I was playing around with sum function and observed the following behaviour.

case 1:

source = """
class A:
    def __init__(self, a):
        self.a = a
    
    def __add__(self, other):
        return self.a + other;

sum([*range(10000)], start=A(10))
"""

import timeit
print(timeit.timeit(stmt=source))

As you can see I am using an instance of custom class as start argument to the sum function. Benchmarking above code takes around 192.60747704200003 seconds in my system.

case 2:

source = """
class A:
    def __init__(self, a):
        self.a = a
    
    def __add__(self, other):
        return self.a + other;

sum([*range(10000)], start=10).  <- Here
"""

import timeit
print(timeit.timeit(stmt=source))

But if I remove the custom class instance and use int object directly it tooks only 111.48285191600007 seconds. I am curious to understand the reason for this speed difference?.

My system info:

>>> import platform
>>> platform.platform()
'macOS-12.5-arm64-arm-64bit'
>>> import sys
>>> sys.version
'3.11.0 (v3.11.0:deaf509e8f, Oct 24 2022, 14:43:23) [Clang 13.0.0 (clang-1300.0.29.30)]'
Abdul Niyas P M
  • 18,035
  • 2
  • 25
  • 46
  • Adding two ints can be done in a single CPU instruction. Calling a method to add two integers together requires more computation – byxor Nov 18 '22 at 12:19
  • @byxor But `A(10) + 0` returns an `int` and not an instance of `A` (`return self.a + other`). So at first glance the method is just called once, and that shouldn't make such a difference? – Timus Nov 18 '22 at 12:23
  • 3
    @byxor Adding two ints in Python is much more than one CPU instruction, Python is not C. Anyway, the `__add__` method gets called only once, for the first addition, then we only add integers and are in the same situation as the first example. The main difference comes from having to create and initialize the `A(10)` instance, which one can see by using a `range(0)`. Using a `range(1)` will add the time needed for the first addition, which is the second largest reason for the second code being slower. – Thierry Lathuille Nov 18 '22 at 12:24
  • Yes, the only point I'm making is that case 2 doesn't require as much computation (and generally runs faster), regardless of the python implementation – byxor Nov 18 '22 at 12:29
  • @ThierryLathuille I don't think that creating an initializing one A is the main difference. The main reason is that the custom type for `start` causes the builtin sum to miss a CPython fast-path optimization. – wim Nov 18 '22 at 20:35

2 Answers2

5

builtin_sum_impl has 2 implementations inside, one if the start is a number which skips creating python "number objects" and just sums numbers in C.
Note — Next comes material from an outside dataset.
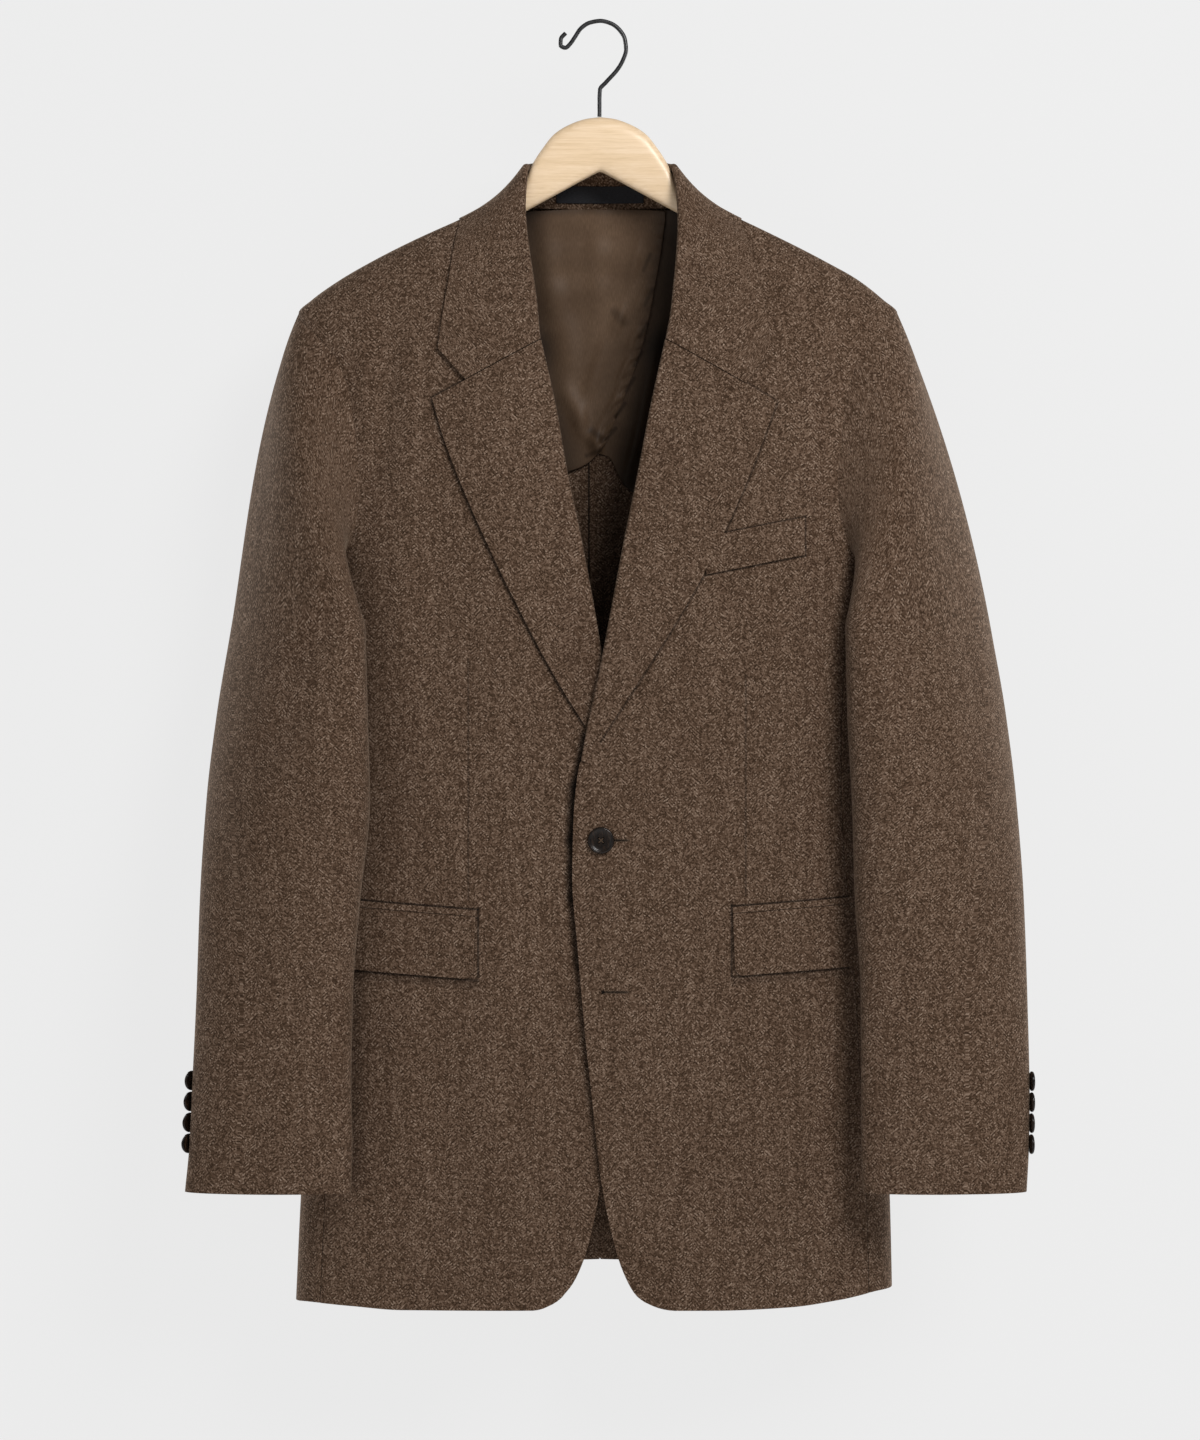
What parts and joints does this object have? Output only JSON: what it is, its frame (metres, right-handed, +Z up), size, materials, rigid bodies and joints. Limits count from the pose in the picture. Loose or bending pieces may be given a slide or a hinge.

the other slower implementation when start is not a number, which forces the __add__ method of "number objects" to be called, (because it assumes you are summing some weird classes).

you forced it to use the slower one.

wim
  • 338,267
  • 99
  • 616
  • 750
Ahmed AEK
  • 8,584
  • 2
  • 7
  • 23
-1

Maybe looking at the byte-code can help understand what happens. If you run

import dis

def test_range():
    class A:
        def __init__(self, a):
            self.a = a

        def __add__(self, other):
            return self.a + other

    sum([*range(10000)], start=10)

dis.dis(test_range)

the version with start=A(10) generates 2 more instructions:

2 LOAD_CONST               1 (<code object A at 0x7ff0bfa25c90, file "/.../main.py", line 5>)
...
26 LOAD_CONST               4 (10)
28 LOAD_CONST               5 (('start',))
30 CALL_FUNCTION_KW         2
32 POP_TOP
34 LOAD_CONST               0 (None)
36 RETURN_VALUE

vs

2 LOAD_CONST               1 (<code object A at 0x7ff0bfa25c90, file "/.../main.py", line 5>)
...
26 LOAD_FAST                0 (A)       <--- here
28 LOAD_CONST               4 (10)
30 CALL_FUNCTION            1           <--- and here
32 LOAD_CONST               5 (('start',))
34 CALL_FUNCTION_KW         2
36 POP_TOP
38 LOAD_CONST               0 (None)
40 RETURN_VALUE

Complete byte-code for version with start=A(10) is here.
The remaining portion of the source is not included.